Implementation Details

Data Model and Identifiers

  • Study accession: GCST... (e.g., GCST001234)
  • Variant identifier: rs... (e.g., rs7903146)
  • Trait identifier: EFO term (e.g., EFO_0001360)
  • Gene symbol: HGNC-approved symbol (e.g., APOE, TCF7L2)

Core Endpoints (REST API)

  • Study details: GET /studies/{GCST}
  • Variant details: GET /singleNucleotidePolymorphisms/{rsId}
  • Variant associations: GET /singleNucleotidePolymorphisms/{rsId}/associations
  • Trait associations: GET /efoTraits/{EFO}/associations

Pagination Strategy

  • Most list endpoints are paginated.
  • Use query parameters:
    • size: number of records per page (commonly 20–100)
    • page: zero-based page index
  • Stop conditions:
    • _embedded.associations is empty, or
    • you reach a predefined max_pages safety limit.

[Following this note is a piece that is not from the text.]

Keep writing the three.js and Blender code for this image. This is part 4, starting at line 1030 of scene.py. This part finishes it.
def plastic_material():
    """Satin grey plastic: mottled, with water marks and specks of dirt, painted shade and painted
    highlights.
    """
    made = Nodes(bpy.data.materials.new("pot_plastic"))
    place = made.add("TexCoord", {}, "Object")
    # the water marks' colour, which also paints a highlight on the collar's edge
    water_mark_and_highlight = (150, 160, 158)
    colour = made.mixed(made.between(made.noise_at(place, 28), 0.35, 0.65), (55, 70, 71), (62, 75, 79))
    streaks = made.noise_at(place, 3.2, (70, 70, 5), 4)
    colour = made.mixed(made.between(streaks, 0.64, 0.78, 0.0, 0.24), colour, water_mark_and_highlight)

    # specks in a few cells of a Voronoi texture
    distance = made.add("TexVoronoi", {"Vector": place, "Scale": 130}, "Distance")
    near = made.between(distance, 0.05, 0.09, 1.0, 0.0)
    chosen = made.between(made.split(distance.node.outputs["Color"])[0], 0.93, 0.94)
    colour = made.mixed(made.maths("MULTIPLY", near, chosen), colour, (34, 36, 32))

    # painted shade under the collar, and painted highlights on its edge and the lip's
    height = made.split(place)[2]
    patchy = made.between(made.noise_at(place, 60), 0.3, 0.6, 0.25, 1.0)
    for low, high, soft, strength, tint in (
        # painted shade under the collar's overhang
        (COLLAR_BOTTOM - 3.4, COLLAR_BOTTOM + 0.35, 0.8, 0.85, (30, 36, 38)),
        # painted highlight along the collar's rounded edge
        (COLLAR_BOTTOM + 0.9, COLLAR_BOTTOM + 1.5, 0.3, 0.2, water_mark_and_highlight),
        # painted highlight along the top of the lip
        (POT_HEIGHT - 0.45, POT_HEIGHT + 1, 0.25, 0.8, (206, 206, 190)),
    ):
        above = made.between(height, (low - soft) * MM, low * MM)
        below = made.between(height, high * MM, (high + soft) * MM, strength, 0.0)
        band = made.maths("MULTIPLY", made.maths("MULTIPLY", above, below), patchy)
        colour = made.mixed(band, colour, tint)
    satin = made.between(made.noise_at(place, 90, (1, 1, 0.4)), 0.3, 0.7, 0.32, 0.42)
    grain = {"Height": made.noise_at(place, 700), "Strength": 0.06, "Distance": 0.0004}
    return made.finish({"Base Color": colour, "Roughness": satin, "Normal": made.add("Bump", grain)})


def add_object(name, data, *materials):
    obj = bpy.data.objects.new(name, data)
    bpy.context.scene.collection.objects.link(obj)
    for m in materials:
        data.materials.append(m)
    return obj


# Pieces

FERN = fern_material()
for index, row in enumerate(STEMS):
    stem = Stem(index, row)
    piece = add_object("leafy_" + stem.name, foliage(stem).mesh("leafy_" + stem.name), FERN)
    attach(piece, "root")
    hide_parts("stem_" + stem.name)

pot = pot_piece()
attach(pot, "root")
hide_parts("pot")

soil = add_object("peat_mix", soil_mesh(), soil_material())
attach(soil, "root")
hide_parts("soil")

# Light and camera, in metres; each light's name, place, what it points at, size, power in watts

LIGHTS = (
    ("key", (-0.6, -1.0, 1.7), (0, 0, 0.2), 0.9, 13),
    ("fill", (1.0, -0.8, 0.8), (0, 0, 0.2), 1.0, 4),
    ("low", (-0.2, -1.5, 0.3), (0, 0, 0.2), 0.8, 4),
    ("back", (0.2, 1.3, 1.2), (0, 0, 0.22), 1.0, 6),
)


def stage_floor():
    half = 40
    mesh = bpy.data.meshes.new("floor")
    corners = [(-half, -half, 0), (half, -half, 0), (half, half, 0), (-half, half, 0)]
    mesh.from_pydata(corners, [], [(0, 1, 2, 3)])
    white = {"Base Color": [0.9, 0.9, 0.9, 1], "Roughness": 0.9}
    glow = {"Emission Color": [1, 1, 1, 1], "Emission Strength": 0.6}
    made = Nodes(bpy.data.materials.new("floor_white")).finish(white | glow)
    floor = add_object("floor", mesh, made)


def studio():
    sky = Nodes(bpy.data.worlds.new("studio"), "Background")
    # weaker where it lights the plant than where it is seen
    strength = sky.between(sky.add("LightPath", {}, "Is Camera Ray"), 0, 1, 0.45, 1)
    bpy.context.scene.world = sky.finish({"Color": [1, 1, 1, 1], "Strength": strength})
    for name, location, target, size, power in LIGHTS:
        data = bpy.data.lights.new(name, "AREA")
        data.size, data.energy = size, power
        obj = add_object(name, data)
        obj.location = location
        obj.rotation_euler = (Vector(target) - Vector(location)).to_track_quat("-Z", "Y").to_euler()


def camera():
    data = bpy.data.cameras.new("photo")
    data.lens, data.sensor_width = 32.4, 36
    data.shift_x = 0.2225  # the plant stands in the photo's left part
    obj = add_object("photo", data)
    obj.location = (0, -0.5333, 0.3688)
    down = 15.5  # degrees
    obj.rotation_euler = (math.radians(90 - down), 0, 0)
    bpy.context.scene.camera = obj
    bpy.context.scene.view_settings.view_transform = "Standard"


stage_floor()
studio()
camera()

Significance Thresholds and Filtering

  • A common GWAS threshold is p ≤ 5×10⁻⁸ (genome-wide significance).
  • Filtering should be applied after parsing pvalue into a numeric type; handle missing or non-numeric values safely.

Summary Statistics Access (when available)

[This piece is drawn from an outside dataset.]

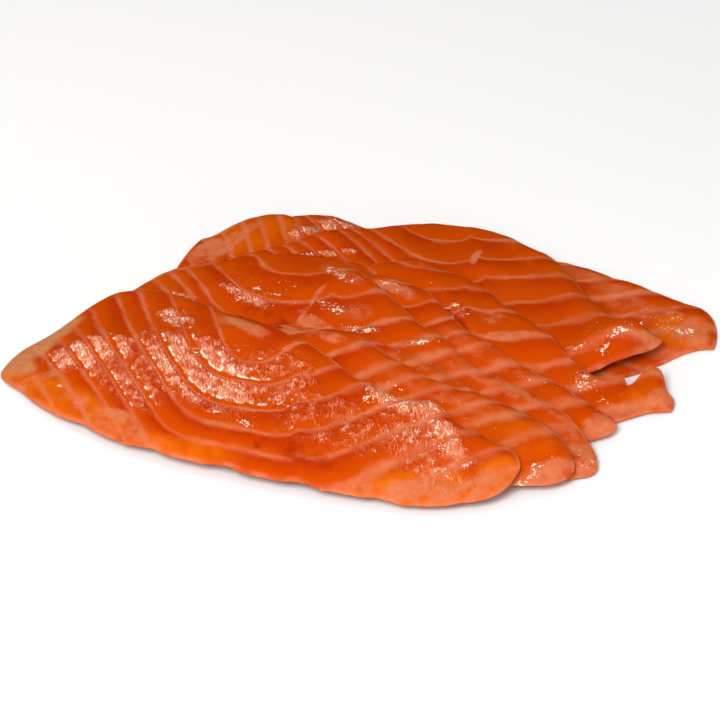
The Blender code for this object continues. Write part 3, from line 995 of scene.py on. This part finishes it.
# %% Shader
coat = flesh.times(covered, flesh.ease(oily, 0.0, 1.0, 0.38, 0.60), flesh.ease(shade, 0.15, 0.85, 0.45, 1.15))
salmon_flesh = flesh.surface({
    "Base Color": colour, "Normal": bump, "Coat Normal": bump, "Coat Weight": coat,
    "Coat Roughness": 0.12, "Coat IOR": 1.5,
    "Roughness": 0.25, "Specular IOR Level": 0.0, "IOR": 1.40,
    "Subsurface Weight": 0.4, "Subsurface Radius": (1.0, 0.28, 0.10), "Subsurface Scale": 2.0 * MM})
for piece in pieces:
    piece.data.materials.append(salmon_flesh)
print(salmon_flesh.name, "has", len(flesh.tree.nodes), "nodes and is on", len(pieces), "slices")

# %% [markdown]
# ## Camera
# The pile is low, so it is seen from 35 degrees above the board. A camera close by would make the
# near slice look bigger than the far ones. A long lens from far away keeps both ends the same size.

# %% Camera
VIEW_RISE = math.radians(35)
VIEW_DISTANCE = 5.0
FRAME_WIDTH = 244.8 * MM  # how much of the board is seen from side to side
SENSOR = 36.0
AIM = Vector((-0.1, 2.1, 0)) * MM

camera = bpy.data.cameras.new("camera")
camera.sensor_width = SENSOR
camera.lens = SENSOR * VIEW_DISTANCE / FRAME_WIDTH
camera.clip_end = 50
seen_from = bpy.data.objects.new("camera", camera)
seen_from.location = AIM + Vector((0, -math.cos(VIEW_RISE), math.sin(VIEW_RISE))) * VIEW_DISTANCE
seen_from.rotation_euler = (math.pi / 2 - VIEW_RISE, 0, 0)
bpy.context.scene.collection.objects.link(seen_from)
bpy.context.scene.camera = seen_from
print("lens:", round(camera.lens), "mm")

# %% [markdown]
# ## Floor
# Food is shown on plain white card, which throws soft light back under the rims. A bent backdrop
# isn't needed, since the camera looks down. A matt plane is enough, a hair below the slices.

# %% Floor
FLOOR_SIZE, FLOOR_DROP = 12, 0.2 * MM
bpy.ops.mesh.primitive_plane_add(size=FLOOR_SIZE, location=(0, 0, -FLOOR_DROP))
floor = bpy.context.object
floor.name = "floor"
floor.data.materials.append(
    Recipe("floor_white").surface({"Base Color": (0.96, 0.96, 0.96, 1), "Roughness": 0.8}))
print("floor", FLOOR_SIZE, "m wide")

# %% [markdown]
# ## Light
# One lamp can't both light the flesh and make the right shine: the shine needs light from behind,
# and that leaves the near rims dark. But a lamp can be told what it acts on:
# - the key is a soft box in front, a little to the left and halfway up. It lights the flesh and
#   isn't mirrored in it.
# - the sheen is a warm soft box behind the pile. It is only mirrored, and that is the wet shine.
# - the low box in front at the right puts a little light under the lifted rims.
# - a white sky fills the shadows, and isn't mirrored either.

# %% Lamps
def from_direction(side_deg, over_deg, distance):
    """A place seen from the pile: over_deg is 0 on the far horizon, 90 overhead, 180 on the near one."""
    side, over = math.radians(side_deg), math.radians(over_deg)
    return (distance * math.sin(side), distance * math.cos(side) * math.cos(over),
            distance * math.cos(side) * math.sin(over))


def add_softbox(name, place, aim, size, watts, tint=(1, 1, 1), lights_flesh=True, shines=True):
    lamp = bpy.data.lights.new(name, "AREA")
    lamp.shape, lamp.size, lamp.size_y = "RECTANGLE", size[0], size[1]
    lamp.energy, lamp.color = watts, tint
    lit_from = bpy.data.objects.new(name, lamp)
    lit_from.location = place
    lit_from.rotation_euler = (Vector(aim) - Vector(place)).to_track_quat("-Z", "Y").to_euler()
    lit_from.visible_diffuse, lit_from.visible_glossy = lights_flesh, shines
    bpy.context.scene.collection.objects.link(lit_from)
    print(name, "at", [round(value, 2) for value in place], "m,", watts, "W")


PILE = (0, 0, 0)
add_softbox("softbox_key", from_direction(-14, 132, 1.3), PILE, (0.6, 0.6), 14, shines=False)
add_softbox("softbox_sheen", from_direction(-28, 52, 1.0), PILE, (0.9, 0.7), 24,
            tint=(1.0, 0.84, 0.62), lights_flesh=False)
add_softbox("softbox_low", from_direction(30, 168, 1.2), (0.06, 0, 0), (0.5, 0.2), 3, shines=False)

# %% Sky
SKY_STRENGTH = 0.48
world = bpy.data.worlds.new("studio")
world.use_nodes = True
background = world.node_tree.nodes["Background"]
background.inputs["Color"].default_value = (1, 1, 1, 1)
background.inputs["Strength"].default_value = SKY_STRENGTH
bpy.context.scene.world = world
world.cycles_visibility.glossy = False
bpy.context.scene.view_settings.view_transform = "Standard"
print("sky strength", SKY_STRENGTH)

  • Summary Statistics API base: https://www.ebi.ac.uk/gwas/summary-statistics/api
  • Typical filters include chromosome/position ranges and p-value bounds (endpoint availability and parameters may vary by resource version).
  • For bulk downloads, the Catalog also provides an FTP directory:
    • http://ftp.ebi.ac.uk/pub/databases/gwas/summary_statistics/

Practical Notes for Robust Use

  • Respect public API usage (add small delays; cache results for iterative workflows).
  • Always interpret associations in context:
    • ancestry/cohort metadata,
    • sample size,
    • replication status,
    • effect size harmonization needs across studies.